First, the Senate's Boo Radley, Trey Gowdy, burns through $7 million to file an "I dunno" report that says nothing more damning or conclusive from the previous seven investigations.
Now, Rep. Jason Chaffetz, R-Utah, who originally justified voting against a substantial increase in security funding — prior to Benghazi — for overseas embassies and outposts because financial responsibility "has to start somewhere," lauded FBI director James Comey's integrity a month ago.
On July 7, Comey told Chaffetz's committee that David Petraeus' email breach was far more egregious than the Clinton fiasco, which is why Petraeus was prosecuted and Clinton was/is not.

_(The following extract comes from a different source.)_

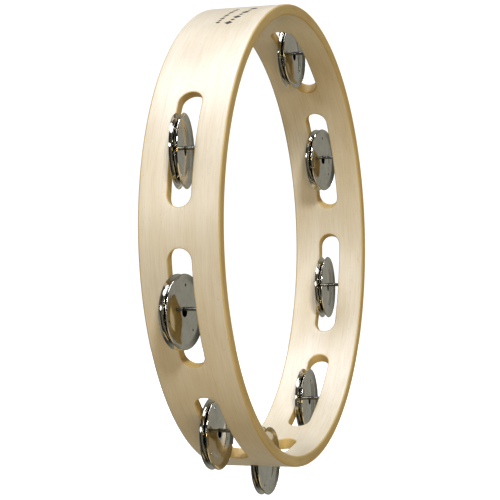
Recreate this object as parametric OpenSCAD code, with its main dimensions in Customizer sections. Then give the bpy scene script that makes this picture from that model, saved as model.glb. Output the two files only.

What to do, what to do — investigate the investigator! Bring Comey to account for not confirming their righteous animus toward Secretary Clinton, for whom I have no great love.
But it's perfect. Ken Starr, recently fired from his Baylor University chancellorship for mishandling a sexual assault scandal, is available. As the Republicans seem to have a money tree under lock-and-key, they can spend another $30 million or so, keep the investigation in the headlines until November, and pave the way for Orange Whip to ascend to the White House.
I mean, it has to start somewhere.
— Steve Schriener
Donald Trump says the system is rigged. I am willing to bet he could prove that by sharing his tax returns with the public.